The information on this page pertains to a conversation that no one wants to have. But when someone you love is struggling with a behavioral or mental health disorder that requires residential care, you’re well aware that one difficult conversation is a price worth paying.
The good news is that with proper preparation, the talk may go much more smoothly than you anticipate – and the result may change (or save) your loved one’s life.
Be Empathetic and Compassionate
Never lose sight of the fact that your loved one is in pain – not as a result of a lack of willpower or a failure of character, but because they have a very real disease. Because of this disease, your loved one has literally lost control of their behavior and cannot make the types of healthy decisions that seem so obvious to you.
You wouldn’t blame someone for getting cancer or diabetes – so please don’t ever accuse your loved one of “causing” their addiction, eating disorder, mood disorder, or chronic pain.
Don't Accept or Make Excuses
Understanding that the disease itself is beyond your loved one’s control doesn’t mean excusing (or making excuses for) their behaviors. You might think that you’re trying to help, but when you look the other way, cover up damage, or otherwise try to minimize the impact of the behaviors in question, you allow the problem to take a stronger hold on your loved one and prevent them from getting help.
Your loved one isn’t the only one who has been impacted by their disease. Addictions and related diseases also affect friends, loved ones, dependents, and coworkers. Most addicts have misled themselves into believing that no one else either notices or is being affected by their problems.

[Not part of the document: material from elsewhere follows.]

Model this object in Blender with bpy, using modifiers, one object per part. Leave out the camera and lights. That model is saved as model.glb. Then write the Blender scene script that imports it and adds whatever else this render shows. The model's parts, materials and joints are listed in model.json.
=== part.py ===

Make it clear to your loved one that you know that they have been struggling, and that friends and loved ones have been hurt as well. Behavioral and mental health struggles can lead to strained relationships, legal trouble, financial problems, and a host of other issues. The time for ignoring these problems is over.
Don't Be Judgmental
The quickest way to turn this discussion into an argument is to speak in accusatory terms or otherwise pass judgment on your loved one. Individuals who are struggling with addictions or related disorders have already experienced more than their share of shame and emotional isolation. When you accuse your loved one of intentionally causing the destruction that accompanies addiction, all you accomplish is putting them on the defensive.
You need to continue to remind yourself (and your loved one) that the fight isn’t between you and them. This is you, your loved one, and the rest of their support network coming together to defeat a disease.
“There’s nothing wrong with me … I’m in control … I’m not hurting anybody.”
If there’s one common element among addictions, eating disorders, mood disorders, and chronic pain, it’s denial. Tell your loved one you’re worried, & the first response will likely be “You don’t have to worry about me, I’m fine.” That’s why, as difficult as it may be, you have to be prepared to be specific.
“You wrecked your car … You forgot to pick up your daughter … You’re one more missed day from being fired at work … You gambled away the rent money.”
Be honest, focus on facts, and don’t let your loved one’s denial (or anger) derail the conversation.
Don't Pile it On
As with many of the “Don’t” sections on this page, don’t let your anger get the best of who you are here.
“You drove drunk with your son in the car” is a painful fact. “You’re a disgrace to your family” is a harsh opinion. Stick to facts and (as difficult as it may seem) try not to make it personal. Remember: Your enemy here isn’t your loved one, it’s the disease that has robbed your loved one of self-control.
Have a Plan
If you’ve made it to this page, then you’ve obviously done some research into treatment programs. When you speak to your loved one, be sure to have some solid suggestions. The conversation shouldn’t end with “you should look into getting some help.” Instead, you should have program names, phone numbers, contact information – and you should encourage your loved one to make those calls immediately.
The most important follow-through is making sure your loved one gets into treatment. But it’s not the only one. If you make any agreements or set up any contingencies with your loved one, you have to be resolute in following through on them. If for example, you’ve stated that you won’t accept any more drunken phone calls, or you won’t cover up with your loved one’s spouse, or you won’t lend your loved one any more money, then you have to follow through when events warrant. Allowing your loved one to slip into bad old patterns (and to enable these behaviors) is profoundly counter-productive.